Halol is a city and a municipality (tehsil) in Panchmahal district in the Indian state of Gujarat. Located in western India, it has an average elevation of 499 metres (1637 feet). Halol is a major manufacturing hub of Western India, home to manufacturing facilities of numerous domestic and multinational companies like MG Motor India, Siemens Gamesa, JCB India, Hero Motocorp, Sun Pharma, TOTO India, CEAT Tyres, LM Wind Power, Polycab India, etc.

Demography
 India census, Halol city had a population of 61000. Males constituted 53% of the population and females 47%. Halol had an average literacy rate of 72%, higher than the national average of 59.5%: male literacy was 76%, and female literacy was 66%. In Halol, 14% of the population was under 6 years of age.

Geography
Situated at Latitude = 22° 30′ 0″ N (22.5) and Longitude = 73° 28′ 0″ E (73.46667)
There is a large body of water that was built in 1938 to provide the city with a dependable water supply. Halol is around 40 km from Bodeli, Vadodara and Godhra.
It is also near to the tourist spot Pavagadh, a World Heritage Site Champaner.

Hospitals

Many hospitals and clinics like Referral Hospital, Shree Rang Hospital,  Niramay Hospital are available in the city. Halol hospital and ICU hospital with all the necessary facilities and emergency treatment for dealing with cardiac and diabetic conditions.

Industry

Many large companies are located here including MG Motor India, Siemens Gamesa, Hero Motocorp, Sun Pharma, TOTO India, CEAT Tyres, JCB, LM Wind Power, Polycab India, etc.

Schools and colleges
In the city of Halol there are various Gujarati, English and Hindi medium schools. They include V.M English medium school, MGM English medium School Halol, M S High School(Gujarati Medium) Halol, Saraswati Vidya Mandir (Gujarati / English Medium) Halol, Kalrav English/Gujarati School Halol, Veer New Look Central School Halol (CBSE), M&V Commerce and Arts College Halol and Nutan Kedavni trust School (Gujarati Med.).

Places of interest

 Pavagadh Shwetambar Jain Mandir * At about 10Km from Halol a very ancient Shwetambar Jain temple is situated. According to Shwetambar records also, this Mandir Ji is very ancient. There is a reference available of a Mandir Ji called “Sarvatobhadra” (auspicious on all sides) built here at the instance of Minister Sri Tejpal during 13th Vikram century.

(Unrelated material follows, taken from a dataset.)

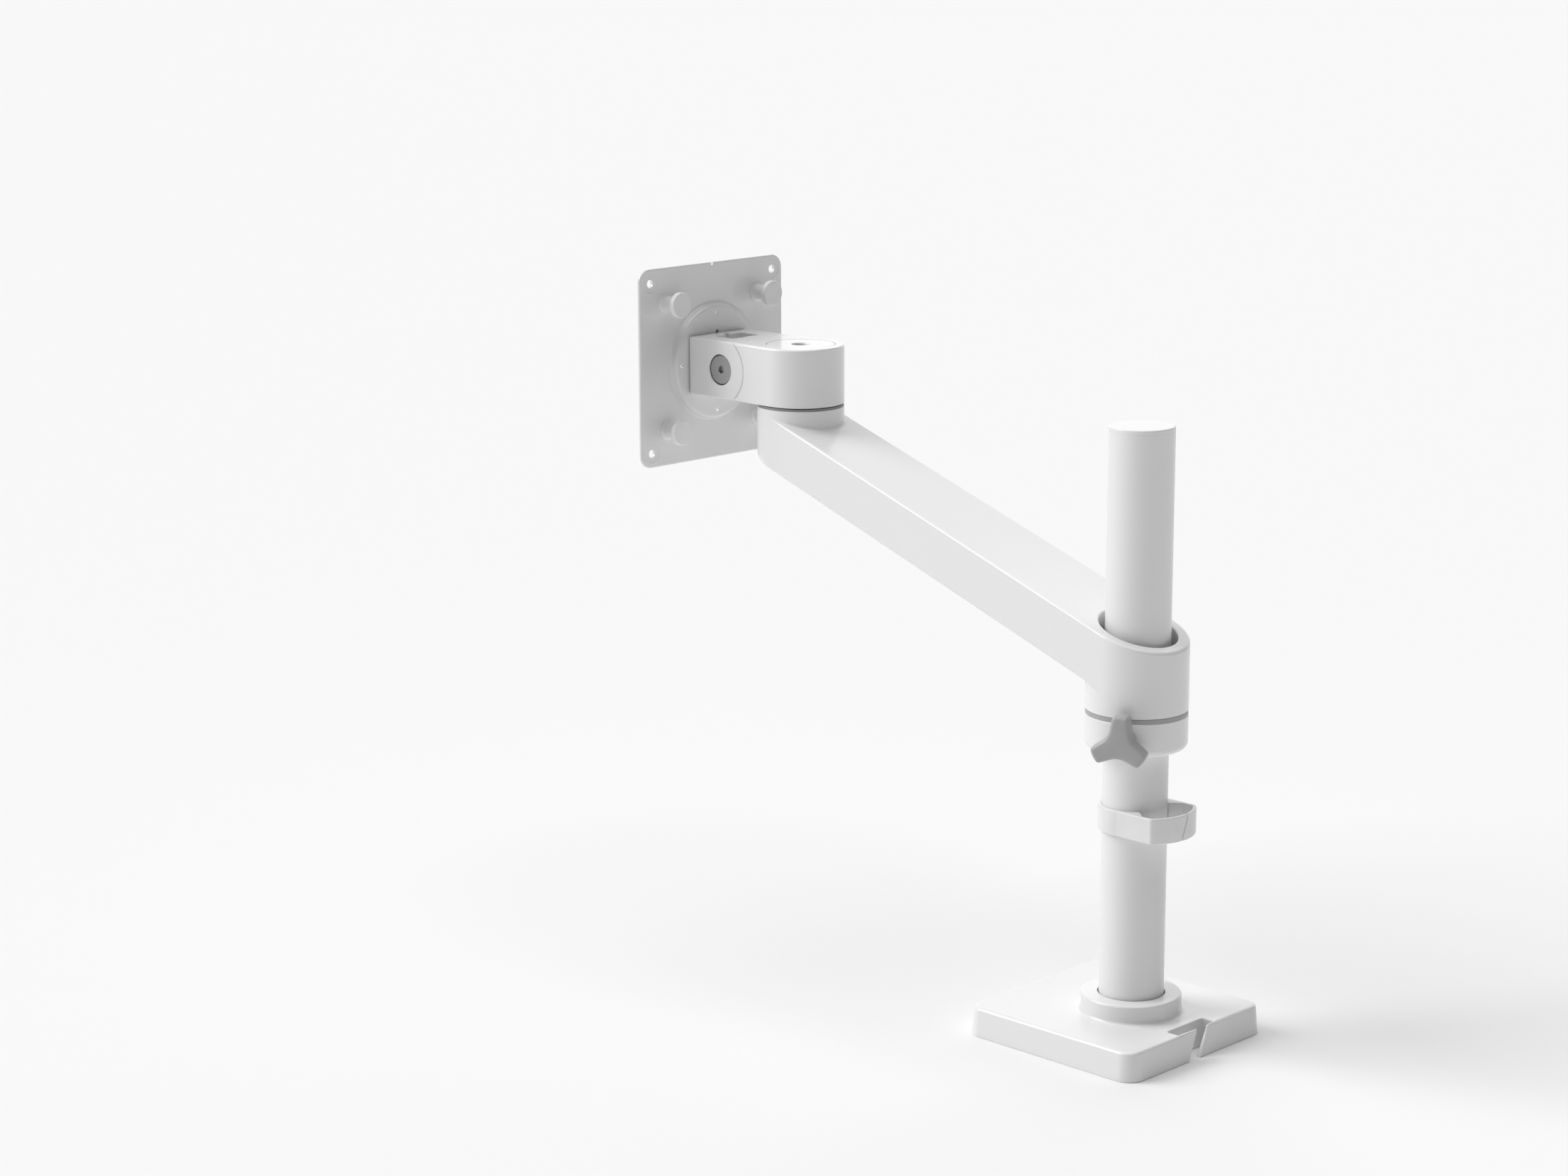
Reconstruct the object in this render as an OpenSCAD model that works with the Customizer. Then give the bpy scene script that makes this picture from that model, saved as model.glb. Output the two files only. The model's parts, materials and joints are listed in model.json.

Also a reference is available about ceremonial installation and consecration the hands of Acharya Sri Vijaysensuriji of a temple built at the instance of Sri Jayawant Sheth in Vikram year 1638. IN Vikram year 1746 Gani Sri Shilvijayji Maharaj has referred to a temple here of Sri Neminath Bhagwan. In a laudatory poem about Sri Jiravala Parshvanath composed by Sri Dipvijayji Maharaj in 19th Vikram century, the Mandir Ji existing here are described in detail. At one time, this shrine was considered to be of equal ranks to the shrine at Mt. Shatrunjay. The remnants of ancient ruins lying scattered on the mountain remind one of its antiquity.